Rusya, ABD’nin İsrail’e doğrudan askeri yardım sağlaması ihtimaline karşı çok net bir uyarıda bulundu. Moskova, Washington’a yönelik yaptığı açıklamada, “ABD, İsrail’e doğrudan yardım sağlamamalı ve hatta bunu düşünmemeli bile” ifadelerini kullandı. Bu sert çıkış, Orta Doğu’daki hassas dengeleri daha da karmaşık hale getirebilecek potansiyele sahip.
ABD’nin Desteği Savaşın Fitilini Ateşleyebilir mi?
Rusya Dışişleri Bakanlığı, ABD’nin İsrail’e sağlayacağı askeri desteğin, halihazırda karmaşık olan Orta Doğu denkleminde geri dönülmez sonuçlara yol açabileceğini vurguladı. Açıklamada, olası bir yardımın bölgedeki istikrarı “kökten bozabileceği” ve savaşın çok daha geniş bir alana yayılmasına neden olabileceği belirtildi.
Moskova’dan Barış Vurgusu: Çözüm Diplomasiyle Sağlanmalı
Yapılan açıklamada dikkat çeken bir diğer unsur ise Rusya’nın diplomatik çözüme verdiği önemdi. Moskova yönetimi, İsrail ve İran arasındaki gerilimin barışçıl yollarla çözümlenmesi gerektiğini belirtti. Bu doğrultuda hem Tel Aviv hem de Tahran yönetimi ile aktif temas içinde olunduğu bildirildi.
Rusya-İran İlişkileri: Derinleşen Stratejik Ortaklık
2025 yılı başında, Rusya ile İran arasında “Kapsamlı ve Stratejik Partnerlik” anlaşması imzalandı. Bu anlaşma çerçevesinde iki ülke arasında askeri ve ekonomik iş birliği güçlendirilirken, serbest ticaret kapıları da açıldı. Rusya, İran’ın nükleer teknoloji altyapısında önemli bir rol oynamış ve bu alandaki bilgi transferinin baş aktörü olmuştu.

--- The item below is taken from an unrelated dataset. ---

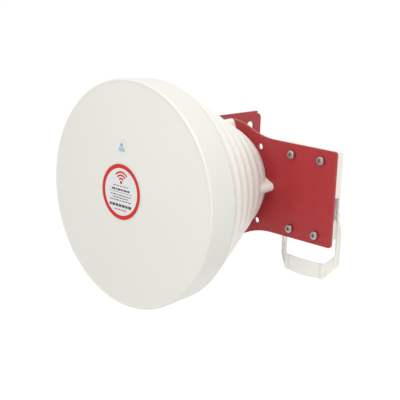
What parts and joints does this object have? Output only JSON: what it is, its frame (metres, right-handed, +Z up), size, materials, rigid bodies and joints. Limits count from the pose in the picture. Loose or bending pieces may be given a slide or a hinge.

İran’ın İHA Desteği: Rusya’ya Şahadet Gücü
İran’ın Rusya’ya verdiği destek yalnızca sözde kalmadı. Ukrayna savaşı sırasında Tahran, Şahadet İHA’larını Moskova’ya gönderdi ve üretim planlarını da devretti. Bu insansız hava araçları, savaşın seyrini değiştiren en önemli unsurlardan biri olarak dikkat çekti. İran İHA’ları, Ukrayna hava sahasında etkinlik sağlayarak Rus ordusuna önemli avantajlar kazandırdı.
ABD, Gerilimi Tırmandıran Taraf mı Olacak?
Moskova’nın uyarısı, yalnızca bir tehdit değil; aynı zamanda stratejik bir gözdağı. ABD’nin İsrail’e askeri yardım sağlaması, sadece iki ülkeyi değil, tüm bölgeyi yangın yerine çevirebilir. Bu noktada, Rusya’nın barışçıl çözüm çağrısını ne denli samimi yaptığı ise ayrı bir tartışma konusu olarak gündemdeki yerini koruyor.